* [Task objective]: Write the material out again, line by line, exactly as it is.
─── Data extract ───
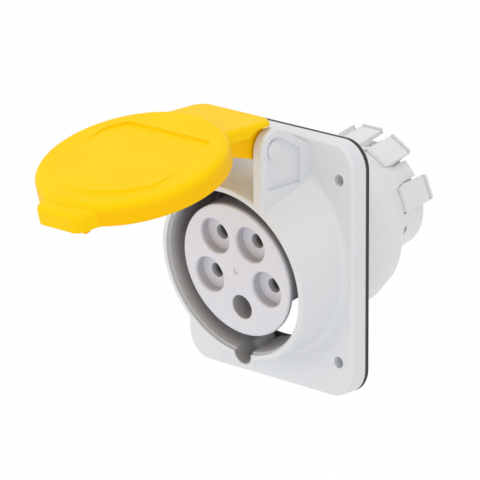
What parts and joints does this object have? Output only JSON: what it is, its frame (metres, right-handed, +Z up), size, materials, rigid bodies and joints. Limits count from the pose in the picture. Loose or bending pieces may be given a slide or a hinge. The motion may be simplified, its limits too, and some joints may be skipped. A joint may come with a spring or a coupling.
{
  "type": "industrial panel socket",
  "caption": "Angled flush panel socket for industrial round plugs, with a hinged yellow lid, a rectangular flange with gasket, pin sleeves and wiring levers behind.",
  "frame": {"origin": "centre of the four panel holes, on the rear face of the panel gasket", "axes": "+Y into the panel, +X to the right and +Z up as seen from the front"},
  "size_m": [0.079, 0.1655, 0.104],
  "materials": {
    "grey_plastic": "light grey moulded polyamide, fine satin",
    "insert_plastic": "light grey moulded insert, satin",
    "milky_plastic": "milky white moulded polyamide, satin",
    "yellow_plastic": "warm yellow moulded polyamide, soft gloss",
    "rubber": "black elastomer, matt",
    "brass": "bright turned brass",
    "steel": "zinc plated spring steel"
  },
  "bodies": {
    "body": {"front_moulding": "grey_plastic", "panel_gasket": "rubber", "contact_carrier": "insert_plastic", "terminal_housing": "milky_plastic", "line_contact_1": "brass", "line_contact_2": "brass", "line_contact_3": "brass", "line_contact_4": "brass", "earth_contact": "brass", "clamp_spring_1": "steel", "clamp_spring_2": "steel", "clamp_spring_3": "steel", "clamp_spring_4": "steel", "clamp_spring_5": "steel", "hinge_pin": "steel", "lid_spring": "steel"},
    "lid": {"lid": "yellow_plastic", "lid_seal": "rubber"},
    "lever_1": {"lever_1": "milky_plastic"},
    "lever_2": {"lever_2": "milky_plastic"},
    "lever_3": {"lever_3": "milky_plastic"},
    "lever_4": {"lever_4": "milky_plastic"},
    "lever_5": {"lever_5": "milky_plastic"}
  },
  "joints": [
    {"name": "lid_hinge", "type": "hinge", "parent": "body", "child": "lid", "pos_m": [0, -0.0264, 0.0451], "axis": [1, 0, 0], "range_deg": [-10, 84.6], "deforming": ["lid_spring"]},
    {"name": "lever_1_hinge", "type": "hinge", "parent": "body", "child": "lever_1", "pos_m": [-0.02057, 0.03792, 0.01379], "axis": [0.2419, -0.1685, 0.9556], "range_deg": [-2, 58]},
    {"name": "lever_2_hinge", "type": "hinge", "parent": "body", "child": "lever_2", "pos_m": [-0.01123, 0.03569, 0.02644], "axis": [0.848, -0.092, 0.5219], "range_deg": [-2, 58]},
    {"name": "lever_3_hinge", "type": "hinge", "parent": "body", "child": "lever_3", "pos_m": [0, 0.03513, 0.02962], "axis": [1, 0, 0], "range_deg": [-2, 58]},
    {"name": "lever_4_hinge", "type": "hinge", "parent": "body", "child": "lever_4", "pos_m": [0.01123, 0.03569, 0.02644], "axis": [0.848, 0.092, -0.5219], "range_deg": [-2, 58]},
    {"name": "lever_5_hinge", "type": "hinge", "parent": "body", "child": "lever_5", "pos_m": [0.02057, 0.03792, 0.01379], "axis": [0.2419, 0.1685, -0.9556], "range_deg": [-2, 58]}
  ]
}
───
* [Exercise answer]:
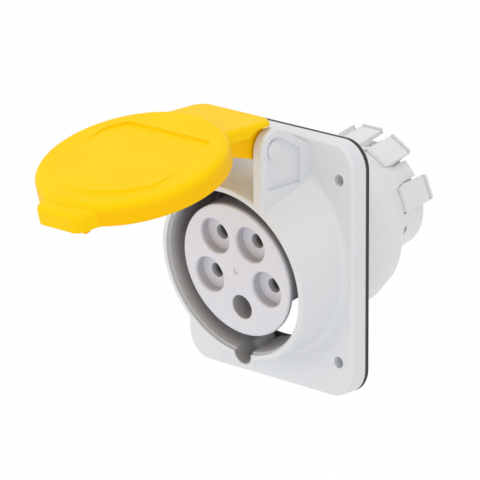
What parts and joints does this object have? Output only JSON: what it is, its frame (metres, right-handed, +Z up), size, materials, rigid bodies and joints. Limits count from the pose in the picture. Loose or bending pieces may be given a slide or a hinge. The motion may be simplified, its limits too, and some joints may be skipped. A joint may come with a spring or a coupling.
{
  "type": "industrial panel socket",
  "caption": "Angled flush panel socket for industrial round plugs, with a hinged yellow lid, a rectangular flange with gasket, pin sleeves and wiring levers behind.",
  "frame": {"origin": "centre of the four panel holes, on the rear face of the panel gasket", "axes": "+Y into the panel, +X to the right and +Z up as seen from the front"},
  "size_m": [0.079, 0.1655, 0.104],
  "materials": {
    "grey_plastic": "light grey moulded polyamide, fine satin",
    "insert_plastic": "light grey moulded insert, satin",
    "milky_plastic": "milky white moulded polyamide, satin",
    "yellow_plastic": "warm yellow moulded polyamide, soft gloss",
    "rubber": "black elastomer, matt",
    "brass": "bright turned brass",
    "steel": "zinc plated spring steel"
  },
  "bodies": {
    "body": {"front_moulding": "grey_plastic", "panel_gasket": "rubber", "contact_carrier": "insert_plastic", "terminal_housing": "milky_plastic", "line_contact_1": "brass", "line_contact_2": "brass", "line_contact_3": "brass", "line_contact_4": "brass", "earth_contact": "brass", "clamp_spring_1": "steel", "clamp_spring_2": "steel", "clamp_spring_3": "steel", "clamp_spring_4": "steel", "clamp_spring_5": "steel", "hinge_pin": "steel", "lid_spring": "steel"},
    "lid": {"lid": "yellow_plastic", "lid_seal": "rubber"},
    "lever_1": {"lever_1": "milky_plastic"},
    "lever_2": {"lever_2": "milky_plastic"},
    "lever_3": {"lever_3": "milky_plastic"},
    "lever_4": {"lever_4": "milky_plastic"},
    "lever_5": {"lever_5": "milky_plastic"}
  },
  "joints": [
    {"name": "lid_hinge", "type": "hinge", "parent": "body", "child": "lid", "pos_m": [0, -0.0264, 0.0451], "axis": [1, 0, 0], "range_deg": [-10, 84.6], "deforming": ["lid_spring"]},
    {"name": "lever_1_hinge", "type": "hinge", "parent": "body", "child": "lever_1", "pos_m": [-0.02057, 0.03792, 0.01379], "axis": [0.2419, -0.1685, 0.9556], "range_deg": [-2, 58]},
    {"name": "lever_2_hinge", "type": "hinge", "parent": "body", "child": "lever_2", "pos_m": [-0.01123, 0.03569, 0.02644], "axis": [0.848, -0.092, 0.5219], "range_deg": [-2, 58]},
    {"name": "lever_3_hinge", "type": "hinge", "parent": "body", "child": "lever_3", "pos_m": [0, 0.03513, 0.02962], "axis": [1, 0, 0], "range_deg": [-2, 58]},
    {"name": "lever_4_hinge", "type": "hinge", "parent": "body", "child": "lever_4", "pos_m": [0.01123, 0.03569, 0.02644], "axis": [0.848, 0.092, -0.5219], "range_deg": [-2, 58]},
    {"name": "lever_5_hinge", "type": "hinge", "parent": "body", "child": "lever_5", "pos_m": [0.02057, 0.03792, 0.01379], "axis": [0.2419, 0.1685, -0.9556], "range_deg": [-2, 58]}
  ]
}